Today, talk about environment, social, and governance (ESG) – and how to do well financially by doing good – is everywhere. But Barclay, who is now executive director responsible for impact investments at Nesta, a British innovation organization, says impact investing is different from ESG, which is often about eliminating negatives, such as pollution, or avoiding entanglement with tobacco or gambling. Impact investors seek out both a financial return and a measurable social or environmental impact. “It’s a dual purpose, double bottom line,” she says.  

Nesta began in 1998 as the UK government-supported National Endowment for Science, Technology, and the Arts under the chairmanship of David Puttnam, producer of hit films such as Chariots of Fire, Midnight Express, and The Killing Fields. It supported innovation in government and backed developments such as a solar-powered fridge. In 2012, Nesta left the government’s embrace to become an independent charity that aims to “design, test, and scale new solutions to society’s biggest problems”. 

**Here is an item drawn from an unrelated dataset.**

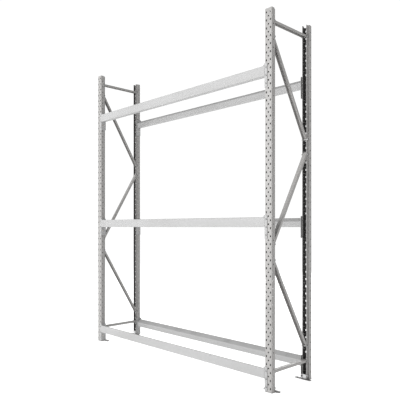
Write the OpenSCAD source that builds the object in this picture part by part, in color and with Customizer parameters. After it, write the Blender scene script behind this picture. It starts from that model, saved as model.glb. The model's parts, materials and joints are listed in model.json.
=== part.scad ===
// Tyre storage rack: boltless steel racking with three pairs of tyre beams.
// Two bolted side frames stand on foot plates. Each tyre level is a front and a rear beam,
// whose end connectors hook into the perforated uprights and are locked with safety pins.
// Origin: bottom centre of the rack on the floor. +X runs along the beams to the right,
// +Y points to the rear, +Z up.

/* [Rack] */
// Overall height of the uprights above the floor
rack_h = 2400; // [2400:50:3000]
// Width over the outer faces of the uprights
rack_w = 1985; // [1200:5:2600]
// Depth over the outer faces of the uprights
rack_d = 435; // [400:5:800]
// Height of the beams' upper edge at each level, lowest first
level_z = [145, 1095, 2045]; // [145:50:2345]

/* [Uprights] */
// Width of the perforated web
post_w = 54; // [54:1:60]
// Depth from the web to the step
post_side = 29; // [27:1:30]
// Depth from the web to the open edge of the neck
post_depth = 46; // [46:1:50]
// Clear width of the neck, which takes the bracing
neck_gap = 30; // [28:1:30]
// Sheet thickness of the upright
post_t = 2; // [1.5:0.5:2]
// Sideways distance of a slot column from the middle of the web
slot_x = 16; // [15:0.5:17]

/* [Beams] */
// Height of the beam's outer face
beam_h = 64; // [56:1:72]
// Depth of the beam section
beam_d = 40; // [36:1:44]
// Height of the beam's inner face, below the tyre slope
beam_inner_h = 40; // [32:1:48]
// Width of the flat on top of the beam
beam_flat = 8; // [6:1:12]
// Sheet thickness of the beam
beam_t = 1.5; // [1.5:0.5:2]

/* [Bracing] */
// Depth of the brace channel's flanges
brace_flange = 17; // [14:1:18]
// Height of the lowest horizontal brace
brace_low_z = 125; // [125:50:175]

/* [Feet] */
// Thickness of the foot plate
foot_t = 4; // [3:0.5:6]
// How far the foot plate runs into the bay, past the side of the upright
foot_reach = 45; // [40:1:60]
// How far the foot plate runs out of the other side of the upright
foot_outside = 26; // [20:1:40]
// Diameter of the anchor hole
anchor_d = 12; // [10:0.5:14]

/* [Safety pins] */
// Diameter of the pin's shank
pin_d = 5; // [4:0.5:6]
// Length of the shank behind the head
pin_length = 16; // [14:1:20]

/* [Hidden] */
$fn = 32;
cut = 1;
sides = ["left", "right"];
depths = ["front", "rear"];
levels = ["low", "mid", "top"];

// Perforation: the slots lie half a pitch off the round holes. The necks have only bolt holes.
pitch = 50;
rows = floor(rack_h / pitch);
slot_w = 9;
slot_h = 14;
round_d = 10;
side_hole_d = 9;
side_hole_y = 15;
neck_hole_d = 8.4;
neck_y = (post_side + post_depth) / 2;
post_bend = 2;

// End connector: an L of thicker sheet with three hooks and a gusset on the beam.
plate_t = 3;
plate_h = 150;
plate_above = 13;
plate_leg = 22;
plate_gap = 0.3;
plate_bend = 2.5;
plate_corner = 7;
plate_face = plate_gap + plate_t;
gusset_w = 11;
hook_rows = [20, 70, 120];
hook_w = 6;
hook_root = 5.7;
hook_rise = 1;
hook_drop = 14;
window_h = 13;

// Beam section: half the sheet inside its outer outline.
beam_bend = 2.25;
bend_steps = 6;
beam_slope = (beam_h - beam_inner_h) / (beam_d - beam_flat);
beam_x = rack_w / 2 - post_w - plate_face;

// Bracing: bolt heights of each brace at the front and the rear upright.
brace_w = neck_gap - 1;
brace_t = 1.5;
brace_end = 12;
brace_bend = 1.75;
brace_rise = 600;
brace_gap = 100;
diagonal_step = brace_rise + brace_gap;
braces = [
    ["bottom", brace_low_z, brace_low_z],
    ["lower", brace_low_z + diagonal_step, brace_low_z + brace_gap],
    ["middle", brace_low_z + diagonal_step + brace_gap, brace_low_z + 2 * diagonal_step],
    ["upper", brace_low_z + 3 * diagonal_step, brace_low_z + 2 * diagonal_step + brace_gap],
    ["top", brace_low_z + 3 * diagonal_step + brace_gap, brace_low_z + 3 * diagonal_step + brace_gap]
];

// M8 flanged fasteners through the necks.
bolt_d = 8;
bolt_hex = 13;
bolt_head = 5.5;
nut_h = 6.5;
flange_d = 16;
flange_t = 1.5;
neck_w = neck_gap + 2 * post_t;
bolt_tail = 1.8;
thread_gap = 0.05;

// Foot plate: a pad under the upright, a strip across its inner edge, and an upstand in the neck.
foot_back = 60;
foot_strip = 26;
foot_corner = 8;
upstand_h = 30;
upstand_t = 3;
upstand_bolt_z = pitch / 2;
anchor_x = post_w + 24;

pin_head_d = 13;
pin_head_t = 3;
pin_clearance = 0.05;
pin_below = 95;
pin_tip = 2;

// ---- Bent sheet profiles ----

// Direction of the path's step that starts at point i, and how far the path turns there.
function step_dir(path, i) =
    let (n = len(path), a = path[(i + n) % n], b = path[(i + 1) % n]) (b - a) / norm(b - a);
function turn(path, i) =
    let (a = step_dir(path, i - 1), b = step_dir(path, i)) atan2(a.x * b.y - a.y * b.x, a * b);
function left_of(v) = [-v.y, v.x];
function spin(v, a) = [v.x * cos(a) - v.y * sin(a), v.x * sin(a) + v.y * cos(a)];

// A bend of radius r at point i: the length it takes off each flat, its centre, and the way to it.
function setback(path, i, r) = r * tan(abs(turn(path, i)) / 2);
function inward(path, i) = sign(turn(path, i)) * left_of(step_dir(path, i - 1));
function bend_centre(path, i, r) =
    path[i] - step_dir(path, i - 1) * setback(path, i, r) + inward(path, i) * r;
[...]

Before joining Nesta, Barclay’s career, after a Cambridge degree, included a stint as a researcher for Gordon Brown and other then-opposition Labour politicians. She went on to work as a management consultant and co-founded a tech startup, followed by an MBA at London Business School. Bridges Ventures, her next stop, was co-founded by Sir Ronald Cohen, doyen of the UK venture capital industry, an adviser to both Brown and Tony Blair, and a pioneer of socially impactful investing. After Bridges, she spent more than eight years at Social Finance, a non-profit promoting change on issues from children’s services to homelessness, also co-founded by Cohen, before moving to Nesta to run its impact investing team in 2019. 

From equity in education to climate change 

Nesta’s impact investment arm sits within the wider organization’s work, which includes research, training, leadership mentoring, and bringing innovative people together. The impact arm, which has investments in around 30 companies, focuses on organizations that fulfill one of Nesta’s three core missions: a fairer start (narrowing the gap between rich and poor while growing up), a healthy life (increasing people’s average number of healthy years and reducing health inequalities), and helping to decarbonize the UK’s economy and making it more productive.